Chi-square test and analysing residuals

Let’s observe the difference in proportion of people from Netherlands who belong to minority ethnic group and who is a member of a group discriminated against. It can be seen that the percentage of those who doesn’t belong to minority and is discriminated is small (6%) while the percentage of those who belongs to ethnic minority and is discriminated is higher (38%).

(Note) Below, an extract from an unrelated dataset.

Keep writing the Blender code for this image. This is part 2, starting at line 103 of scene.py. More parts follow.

sjp.xtab(NL_chi$blgetmg, NL_chi$dscrgrp, margin = "row", bar.pos = "stack", title = "The proportion of respondents who belong to minotity ethnic group and their belongness to a group discriminated against in Netherlands", axis.titles = "Belonging to minority ethnic groups", legend.title = "Being a member of a group discriminated against in Netherlands", 
         show.summary = TRUE, coord.flip = TRUE)

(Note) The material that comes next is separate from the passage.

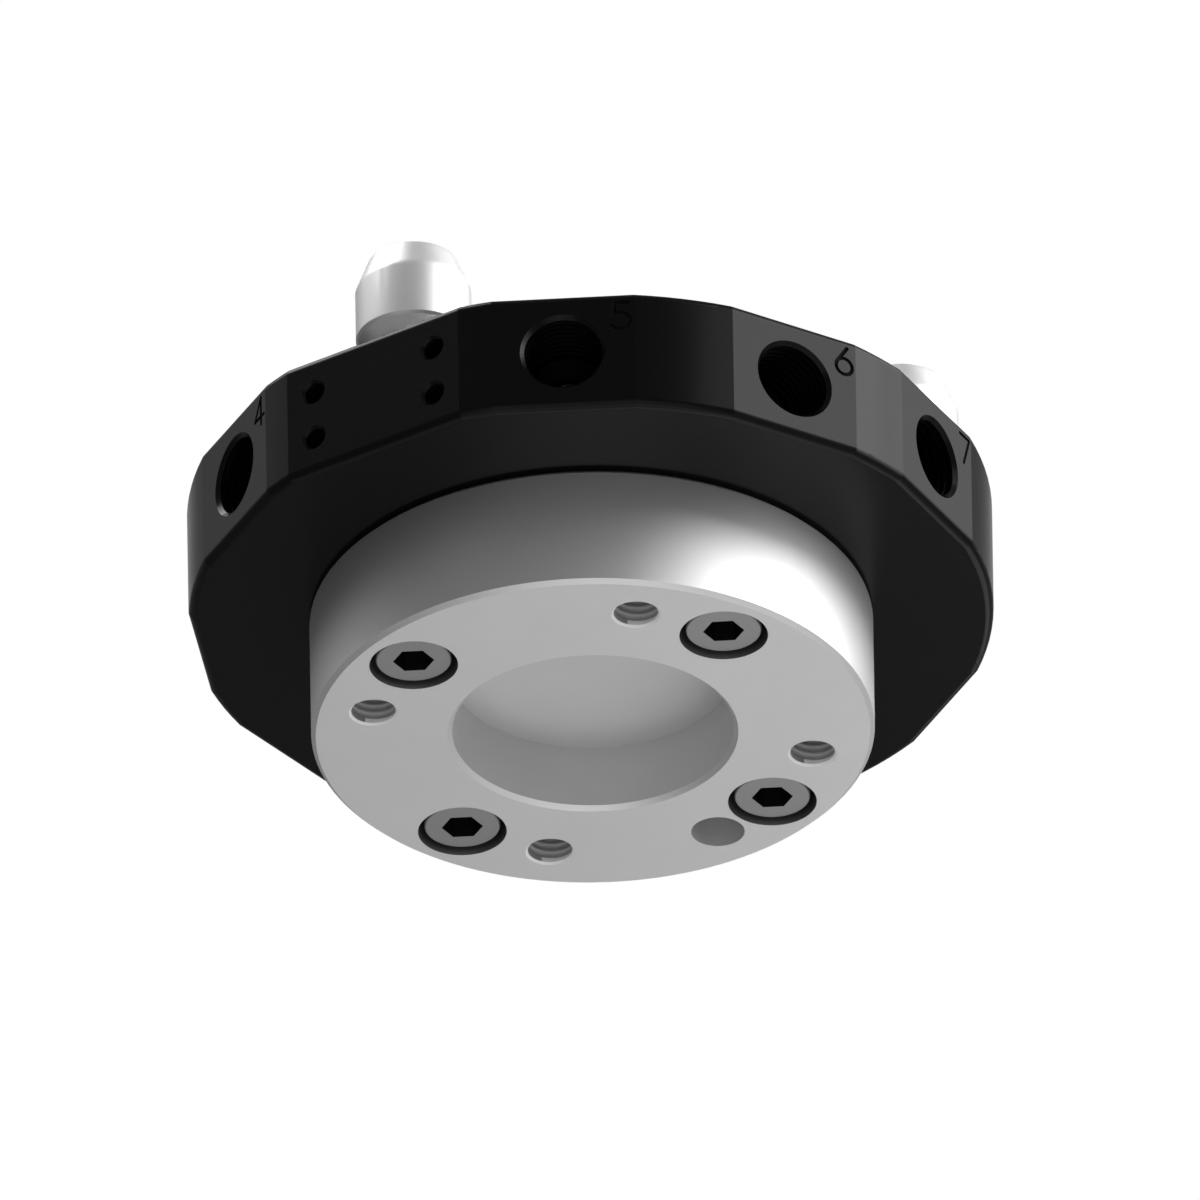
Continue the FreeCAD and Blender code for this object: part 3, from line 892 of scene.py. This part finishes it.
def cut_off(made, height, above):
    """Cuts a piece level and closes the cut: above says whether the upper part goes."""
    everything = made.verts[:] + made.edges[:] + made.faces[:]
    cut = bmesh.ops.bisect_plane(made, geom=everything, dist=WELD, clear_outer=above, clear_inner=not above,
                                 plane_co=(0, 0, height), plane_no=(0, 0, 1))
    rim = [g for g in cut["geom_cut"] if isinstance(g, bmesh.types.BMEdge)]
    bmesh.ops.holes_fill(made, edges=rim)
    return made


def turned_solid(profile, ring=False):
    """Closed solid round +Z from points (radius, height) in millimetres: from axis to axis, or a ring."""
    made = bmesh.new()
    chain = [made.verts.new((r * MM, 0, z * MM)) for r, z in profile]
    edges = [made.edges.new(pair) for pair in zip(chain, chain[1:])]
    if ring:
        edges.append(made.edges.new((chain[-1], chain[0])))
    bmesh.ops.spin(made, geom=chain + edges, cent=(0, 0, 0), axis=(0, 0, 1), angle=math.tau,
                   steps=ROUND_STEPS, use_merge=True)
    bmesh.ops.remove_doubles(made, verts=made.verts, dist=WELD)
    bmesh.ops.recalc_face_normals(made, faces=made.faces)
    return made


def rolled(name, core, crest, pitch, start, end, material):
    """The ridge of a screw's thread as a piece, from sizes in millimetres."""
    return piece_from(name, thread(core * MM, crest * MM, pitch * MM, start * MM, end * MM), material)


def placed(piece, offset):
    """Moves a piece's mesh, so that its object stays at the origin."""
    piece.data.transform(Matrix.Translation(offset))


# %% [markdown]
# The flange screws are M5 socket screws. The side of the head is knurled, so that it can be turned by hand:
# a ring of straight V grooves, cut by prisms of four sides that stand on edge. The prisms don't touch each
# other, so that all of them make one tool. All four screws are alike and turned alike, so the first one is
# dressed at the origin and copied to the four places. The sizes here are in millimetres.

# %% Shank of a flange screw
M5_CORE, M5_CREST, M5_PITCH, M5_START = 2.01, 2.49, 0.8, 6.6
THINNER = 0.02
SHANK_KEPT, SHANK_FROM, SHANK_TIP = 7.08, 6.88, 25.58
TIP_R, TIP_CHAMFER, RUN_OUT = 1.55, 0.5, 0.45
m5_head = cut_off(on_own_axis(SCREWS[0]), SHANK_KEPT * MM, above=True)
screw = piece_from("dressed_" + SCREWS[0], m5_head, oxide)
m5_round = M5_CORE - THINNER
shank = piece_from("m5_core", turned_solid([(0, SHANK_FROM), (m5_round, SHANK_FROM),
                                            (m5_round, SHANK_TIP - TIP_CHAMFER), (TIP_R, SHANK_TIP),
                                            (0, SHANK_TIP)]), oxide)
ridge = rolled("m5_thread", M5_CORE, M5_CREST, M5_PITCH, M5_START, SHANK_TIP - RUN_OUT, oxide)

# %% Head of a flange screw
HEAD_R, HEAD_FACE = 4.25, 0.58
KNURL_LOW, KNURL_HIGH = 1.05, 5.7
GROOVES, GROOVE_DEPTH, GROOVE_HALF = 60, 0.15, 0.2
RIM_INSIDE, RIM_BEVEL, RIM_FOOT = 3.6, 0.12, 1.15
SOCKET_R, SOCKET_DEEP = 2.4, 3.5
prism = bmesh.new()
bmesh.ops.create_cone(prism, cap_ends=True, segments=4, radius1=GROOVE_HALF * MM, radius2=GROOVE_HALF * MM,
                      depth=(KNURL_HIGH - KNURL_LOW) * MM)
to_groove = Vector((HEAD_R + GROOVE_HALF - GROOVE_DEPTH, 0, (KNURL_LOW + KNURL_HIGH) / 2)) * MM
round_head = [Matrix.Rotation(math.tau * i / GROOVES, 4, "Z") @ Matrix.Translation(to_groove)
              for i in range(GROOVES)]
knurl = gathered("knurl", prism, round_head, oxide)
rim = piece_from("head_rim", turned_solid([(RIM_INSIDE, HEAD_FACE), (HEAD_R - RIM_BEVEL, HEAD_FACE),
                                           (HEAD_R, HEAD_FACE + RIM_BEVEL), (HEAD_R, RIM_FOOT),
                                           (RIM_INSIDE, RIM_FOOT)], ring=True), oxide)
carve(screw, ("UNION", rim), ("UNION", shank), ("UNION", ridge), ("DIFFERENCE", knurl))
# The hex socket is painted near black as painted shade.
paint_light_in_hole(screw, UP * HEAD_FACE * MM, UP, SOCKET_R * MM, UNDER_FACE, SOCKET_DEEP * MM, socket_painted_shade)

# %% Flange screws in their places
pattern_screw = screw.data.copy()
for name in SCREWS:
    if name != SCREWS[0]:
        screw = bpy.data.objects.new("dressed_" + name, pattern_screw.copy())
        scene.collection.objects.link(screw)
        screw.modifiers.new("weighted_normals", "WEIGHTED_NORMAL").keep_sharp = True
    placed(screw, axis_of(name))
    stands_for(screw, name)
print("flange screws dressed:", len(SCREWS))

# %% [markdown]
# The locking studs screw into the plate with M8 threads, and a collar below the neck centres them. Each one
# was turned on its own, so its turning marks run round its own axis: the Mapping node in its finish moves
# the pattern there.

# %% Locking studs
M8_CORE, M8_CREST, M8_PITCH = 3.23, 3.98, 1.25
COLLAR_LOW, CUT_BELOW, CORE_BELOW = 27.5, 0.1, 0.05
STUD_TIP, STUD_TIP_R, STUD_CHAMFER = 19.5, 2.55, 0.7
m8_round = M8_CORE - THINNER
core_top = COLLAR_LOW - CORE_BELOW
STUDS = [f"locking_stud_{i}" for i in range(1, 4)]
for name in STUDS:
    axis = axis_of(name)
    own_steel = ground_steel(name.replace("locking_stud", "hardened_steel"), axis)
    head = cut_off(on_own_axis(name), (COLLAR_LOW - CUT_BELOW) * MM, above=False)
    stud = piece_from("dressed_" + name, head, own_steel)
    core = piece_from("m8_core", turned_solid([(0, STUD_TIP), (STUD_TIP_R, STUD_TIP),
                                               (m8_round, STUD_TIP + STUD_CHAMFER), (m8_round, core_top),
                                               (0, core_top)]), own_steel)
    ridge = rolled("m8_thread", M8_CORE, M8_CREST, M8_PITCH, STUD_TIP, COLLAR_LOW, own_steel)
    carve(stud, ("UNION", core), ("UNION", ridge))
    placed(stud, axis)
    stands_for(stud, name)
print("locking studs dressed:", len(STUDS))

The hypothesis for the test are:

H0: the variables are not associated;
H1: the variables are associated

We perform chi-square test and look how many observed and expected observations we have. From the test we can see that variables are statistically significantly associated (p-value ~ 0). Also, we can see observed and expected values.

#chi square
chisq.test(table)

## 
##  Pearson's Chi-squared test with Yates' continuity correction
## 
## data:  table
## X-squared = 121.4, df = 1, p-value < 2.2e-16

chi <- chisq.test(table)
str(chi)

## List of 9
##  $ statistic: Named num 121
##   ..- attr(*, "names")= chr "X-squared"
##  $ parameter: Named int 1
##   ..- attr(*, "names")= chr "df"
##  $ p.value  : num 3.12e-28
##  $ method   : chr "Pearson's Chi-squared test with Yates' continuity correction"
##  $ data.name: chr "table"
##  $ observed : 'table' int [1:2, 1:2] 35 94 57 1487
##   ..- attr(*, "dimnames")=List of 2
##   .. ..$ blgetmg: chr [1:2] "Yes" "No"
##   .. ..$ dscrgrp: chr [1:2] "Yes" "No"
##  $ expected : num [1:2, 1:2] 7.09 121.91 84.91 1459.09
##   ..- attr(*, "dimnames")=List of 2
##   .. ..$ blgetmg: chr [1:2] "Yes" "No"
##   .. ..$ dscrgrp: chr [1:2] "Yes" "No"
##  $ residuals: 'table' num [1:2, 1:2] 10.478 -2.527 -3.029 0.731
##   ..- attr(*, "dimnames")=List of 2
##   .. ..$ blgetmg: chr [1:2] "Yes" "No"
##   .. ..$ dscrgrp: chr [1:2] "Yes" "No"
##  $ stdres   : 'table' num [1:2, 1:2] 11.2 -11.2 -11.2 11.2
##   ..- attr(*, "dimnames")=List of 2
##   .. ..$ blgetmg: chr [1:2] "Yes" "No"
##   .. ..$ dscrgrp: chr [1:2] "Yes" "No"
##  - attr(*, "class")= chr "htest"

chi$observed #observed

##        dscrgrp
## blgetmg  Yes   No
##     Yes   35   57
##     No    94 1487

round(chi$expected,2) #expected

##        dscrgrp
## blgetmg    Yes      No
##     Yes   7.09   84.91
##     No  121.91 1459.09

From chi-square test we have that p-value < 2.2e-16, so if the value of standardized residual is lower than -3.29 it means that the cell contains fewer observations that it was expected (the case of variables independence). If the value of standardized residual is higher than 3,29 it means that the cell contains more observations that it was expected. The standardized residuals and plots with the results are shown below:

chi$stdres #standardized residuals

##        dscrgrp
## blgetmg      Yes       No
##     Yes  11.2193 -11.2193
##     No  -11.2193  11.2193

assocplot(t(table), main="Residuals and number of observations", xlab = "Being a member of a group discriminated against in Netherlands", ylab = "Belonging to minority ethnic groups")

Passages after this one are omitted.